VII. Out of the Labyrinth

By way of general summary, the relative range of choices turns on how you answer four basic questions. For some answers severely limit subsequent options. The shortest route out of the labyrinth is to opt for closed systems of action and revelation, immediate systems of grace and radically continuous or discontinuous systems of federalsim.

If you deny open revelation, then you don't have to sift through multiple sources of dogma. If you deny freewill, then you don't have to decide how fine to slice the gradations of human merit. If you deny sacramental grace, then you don't have to winnow the valid from the invalid instances. If you affirm the radical continuity or discontinuity of the covenants, then you don't have to draw a lot of fine distinctions.

Of course, the shortest route is not necessarily the right route. It may be a dead-end. But for critics who see sola Scriptura as Pandora's box or a Penelopean web, and seek refuge in Mother Church, it is important for them to realize that questions of comparative simplicity cannot be answered in isolation, and that their favored escape route is at least as circuitous as the Protestant position, and may even be a cul-de-sac.
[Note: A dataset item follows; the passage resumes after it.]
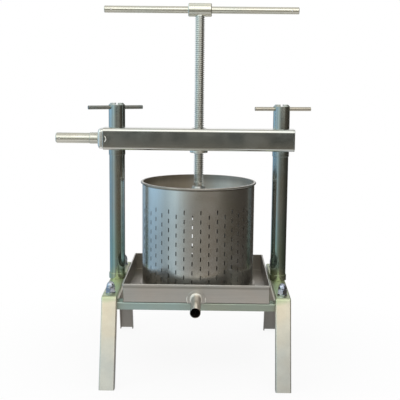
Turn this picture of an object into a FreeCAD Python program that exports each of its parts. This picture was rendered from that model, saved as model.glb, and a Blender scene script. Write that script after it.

We also need to avoid the danger of imposing overly abstract categories of analysis and thereby fostering artificial difficulties or disjunctions. Going back to the question of the covenants, if the NT has already hashed out some basic distinctions, such as the discontinuance of the ceremonial law, then that simplifies the operation because we have a presorted category to work with. We will still need to labor over how that yardstick applies in borderline cases, but it isn't the same as taking the measure of a position with no benchmark whatsoever. Again, the distance between memorialism and virtualism is less, even vanishingly slight, compared with the distance between either baptismal regeneration or some robust form of the Real Presence.